You require strategic planning to implement effective load normalization. In this section, you will discover two important approaches—data partitioning and data replication—that you can leverage.

Data Partitioning

Data Partitioning

Data partitioning is a technique that enables you to divide massive datasets into smaller segments called partitions. To determine how you want to split the data, you need to choose a partition key (an attribute or criteria for partition). Additionally, several partitioning strategies, including horizontal, vertical, key-based, round-robin, hash-based, and range partitioning, are available to help you distribute your data and attain load normalization.

Once you’ve created the subsets, you can assign each of them to a specific server or node in the cluster for independent processing. When queries are received, depending on their requirements, the system directs them to nodes having relevant data partitions and facilitates parallel query execution. This not only reduces latency but also enhances scalability, as you can form extra partitions if necessary.

Data Replication

Data Replication

Data replication involves creating many copies of the same dataset or services across different locations to ensure availability and minimal downtime. It enables load normalization by letting you optimize the distribution of requests by rerouting them to appropriate replicas.

This method prevents performance degradation, offers redundancy, and improves reliability during natural disasters, high demand, or outages. You can use data replication to support read-intensive applications where multiple users access the same data frequently. Offloading the read traffic from a single database allows you to simplify conflict resolution and maintain uninterrupted operation.

Load Normalization vs Database Normalization

Load normalization and database normalization are two different processes with divergent scopes and purposes in data management. Load normalization is where you allocate workloads evenly across systems to prevent bottlenecks.

Conversely, database normalization is a data structuring technique you can employ to break tables down into logical relationships using normal forms (1NF through 5NF). The primary goal here is to reduce redundancy and eliminate update/delete anomalies.

While both processes are important for data systems, load normalization focuses on optimizing performance and resource usage, while database normalization targets data organization and integrity.

Challenges of Implementing Load Normalization in Data Analysis

While load normalization is crucial for efficient data processing, it has certain limitations. Below are some challenges that you might encounter:

  • Replication Overhead: Although data replication helps you distribute workloads, it introduces the overhead of maintaining multiple replicas, resulting in sub-optimal performance. This especially happens during write operations as updates on the primary server must be replicated to each copy, leading to latency and additional resource consumption.
  • Maintaining Data Synchronization: Synchronizing replicated or partitioned data across nodes is essential for preserving data integrity. However, preventing conflicts in real-time data environments and ensuring consistent updates can be difficult.
  • Dependency on Additional Tools: Implementing load normalization might need specialized platforms or software, which can increase the complexity of your existing data infrastructure. To manage such tools, you must either invest in training your teams or hire new staff with the necessary expertise.
  • Scalability Constraints: While load normalization allows you to enhance scalability, at one point, it becomes tedious to adjust your partitioning and replication strategies constantly. Furthermore, with rapidly growing datasets, keeping track of logic and relationships between data points for routing, indexing, and data synchronization gets even more complicated.
  • High Resource Costs: Continuously supporting multiple replicas and partitions can cause large-scale computational resources and network utilization, which can incur unexpected operational costs. Smaller organizations or startups with limited budgets can find it challenging to leverage load normalization techniques.
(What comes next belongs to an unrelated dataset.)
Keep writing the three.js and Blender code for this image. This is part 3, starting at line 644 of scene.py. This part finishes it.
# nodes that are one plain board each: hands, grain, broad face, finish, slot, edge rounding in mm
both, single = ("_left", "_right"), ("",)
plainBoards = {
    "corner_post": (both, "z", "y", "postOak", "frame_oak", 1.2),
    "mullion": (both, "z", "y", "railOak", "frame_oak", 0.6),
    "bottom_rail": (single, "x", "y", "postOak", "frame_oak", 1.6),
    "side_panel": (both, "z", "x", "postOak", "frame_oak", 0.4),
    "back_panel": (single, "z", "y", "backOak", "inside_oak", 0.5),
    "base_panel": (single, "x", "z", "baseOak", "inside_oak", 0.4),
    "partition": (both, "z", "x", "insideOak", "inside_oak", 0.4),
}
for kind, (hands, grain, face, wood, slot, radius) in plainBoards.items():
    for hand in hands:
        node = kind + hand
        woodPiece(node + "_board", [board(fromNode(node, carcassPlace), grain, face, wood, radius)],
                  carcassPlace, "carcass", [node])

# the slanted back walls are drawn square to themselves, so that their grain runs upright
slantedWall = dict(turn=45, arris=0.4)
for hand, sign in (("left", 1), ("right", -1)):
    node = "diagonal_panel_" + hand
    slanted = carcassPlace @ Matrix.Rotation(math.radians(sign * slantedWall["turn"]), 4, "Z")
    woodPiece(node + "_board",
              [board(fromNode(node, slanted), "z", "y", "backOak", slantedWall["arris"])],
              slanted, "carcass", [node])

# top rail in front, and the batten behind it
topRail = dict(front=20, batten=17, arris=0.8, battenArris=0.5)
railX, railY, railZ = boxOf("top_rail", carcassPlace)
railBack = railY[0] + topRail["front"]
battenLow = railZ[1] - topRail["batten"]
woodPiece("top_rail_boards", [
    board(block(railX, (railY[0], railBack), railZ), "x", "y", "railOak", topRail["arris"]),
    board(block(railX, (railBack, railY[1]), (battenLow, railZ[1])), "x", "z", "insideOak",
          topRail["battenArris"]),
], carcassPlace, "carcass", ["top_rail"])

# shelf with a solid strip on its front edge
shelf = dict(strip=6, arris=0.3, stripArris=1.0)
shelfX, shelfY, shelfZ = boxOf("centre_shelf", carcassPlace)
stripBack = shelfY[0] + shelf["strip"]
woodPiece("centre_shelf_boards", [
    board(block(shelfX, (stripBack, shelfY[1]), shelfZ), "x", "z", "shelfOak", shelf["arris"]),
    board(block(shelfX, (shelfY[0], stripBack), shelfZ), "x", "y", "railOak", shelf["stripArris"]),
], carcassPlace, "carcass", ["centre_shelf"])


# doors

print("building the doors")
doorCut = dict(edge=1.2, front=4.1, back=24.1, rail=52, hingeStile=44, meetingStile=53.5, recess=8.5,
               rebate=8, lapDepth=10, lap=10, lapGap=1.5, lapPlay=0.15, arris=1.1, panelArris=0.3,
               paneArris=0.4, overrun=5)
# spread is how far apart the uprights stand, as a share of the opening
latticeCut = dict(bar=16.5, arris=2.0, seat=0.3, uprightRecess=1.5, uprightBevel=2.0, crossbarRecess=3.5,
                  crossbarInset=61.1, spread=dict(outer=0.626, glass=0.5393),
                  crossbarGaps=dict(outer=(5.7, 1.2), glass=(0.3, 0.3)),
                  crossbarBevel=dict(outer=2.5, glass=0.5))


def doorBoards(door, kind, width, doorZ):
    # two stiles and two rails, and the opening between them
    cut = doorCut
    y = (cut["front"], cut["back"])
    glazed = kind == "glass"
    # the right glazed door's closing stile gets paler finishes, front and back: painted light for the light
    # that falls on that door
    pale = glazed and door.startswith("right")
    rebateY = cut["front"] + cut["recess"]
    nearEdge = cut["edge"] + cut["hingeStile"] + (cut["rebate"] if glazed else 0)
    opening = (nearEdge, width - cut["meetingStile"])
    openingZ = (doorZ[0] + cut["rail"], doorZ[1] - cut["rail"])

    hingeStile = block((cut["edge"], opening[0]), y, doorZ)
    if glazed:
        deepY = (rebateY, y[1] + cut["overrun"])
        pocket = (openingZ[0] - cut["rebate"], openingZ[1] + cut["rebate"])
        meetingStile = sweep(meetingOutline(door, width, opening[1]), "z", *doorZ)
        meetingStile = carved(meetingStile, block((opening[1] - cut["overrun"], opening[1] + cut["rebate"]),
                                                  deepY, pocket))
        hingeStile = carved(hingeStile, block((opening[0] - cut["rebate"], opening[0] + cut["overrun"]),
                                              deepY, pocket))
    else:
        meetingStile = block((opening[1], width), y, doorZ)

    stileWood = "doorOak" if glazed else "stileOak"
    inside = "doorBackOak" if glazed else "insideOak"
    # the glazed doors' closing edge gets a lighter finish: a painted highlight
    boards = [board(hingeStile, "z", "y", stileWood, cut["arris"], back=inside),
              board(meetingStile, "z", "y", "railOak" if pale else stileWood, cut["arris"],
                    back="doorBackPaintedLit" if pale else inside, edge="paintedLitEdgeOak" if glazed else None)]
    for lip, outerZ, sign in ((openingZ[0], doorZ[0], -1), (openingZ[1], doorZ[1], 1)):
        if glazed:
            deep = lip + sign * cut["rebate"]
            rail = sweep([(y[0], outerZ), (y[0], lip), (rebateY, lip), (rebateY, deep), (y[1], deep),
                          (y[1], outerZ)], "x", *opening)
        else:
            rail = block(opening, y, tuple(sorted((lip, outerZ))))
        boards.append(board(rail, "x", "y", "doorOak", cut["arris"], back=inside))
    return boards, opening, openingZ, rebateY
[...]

How Airbyte Supports Load Normalization

Airbyte

Your organization can have data flowing in from numerous platforms, including in-house databases or third-party applications. While data centralization is a vital step for maintaining consistency, partitioning and replication are equally important to ensure performance during normalization and analysis.

Airbyte, a powerful data movement platform, offers reliable features to achieve all these processes under one roof. Its intuitive UI and 550+ pre-built connectors help you ingest several types of data from disparate sources simultaneously. This allows you to:

  • Consolidate data into a single destination
  • Replicate data across multiple systems

For custom data integration needs, you can use Airbyte’s Connector Builder and Connector Development Kits (CDKs). The AI assistant within the Connector Builder feature automatically reads API documentation and auto-fills most configuration fields, speeding up your connector development journey.

Some other unique features of Airbyte that help in efficient load normalization are:

  • Data Synchronization: Airbyte supports two refresh modes: full refreshes with overwrite and append options and incremental refreshes with only append options. You can run these refreshes to synchronize your data with zero downtime.
  • Custom Scheduling: You have the flexibility to schedule your data syncs using specific time intervals (hour, day, or exact dates), user-defined cron expressions, and manual settings. This customization helps you maintain up-to-date data pipelines very easily.
  • Batch Processing: You can employ Airbyte’s batch processing for large-volume data transfer. This approach promotes load normalization by letting you group data into batches for sequential processing, optimized resource allocation, and increased pipeline efficiency.
  • Monitoring and Alerting: The platform provides several ways to monitor your data pipelines, such as connection logging and integration with Datadog or OpenTelemetry (OTEL). Airbyte also notifies you of any failed syncs, connector updates, or changes in the source schema.

Closing Thoughts

Load normalization is necessary for accurate and efficient data analysis. By using techniques like data partitioning and replication, you can boost performance while also maintaining your data’s integrity. However, you should also consider issues like replication overhead and high resource costs that can occur while executing load normalization.

Tools like Airbyte can help you resolve these issues by enabling efficient data replication, batch processing, and custom scheduling, further simplifying downstream data analyses. Additionally, implementing load normalization can lead to quick access to invaluable insights from your data, confident decision-making, and sustainable long-term growth.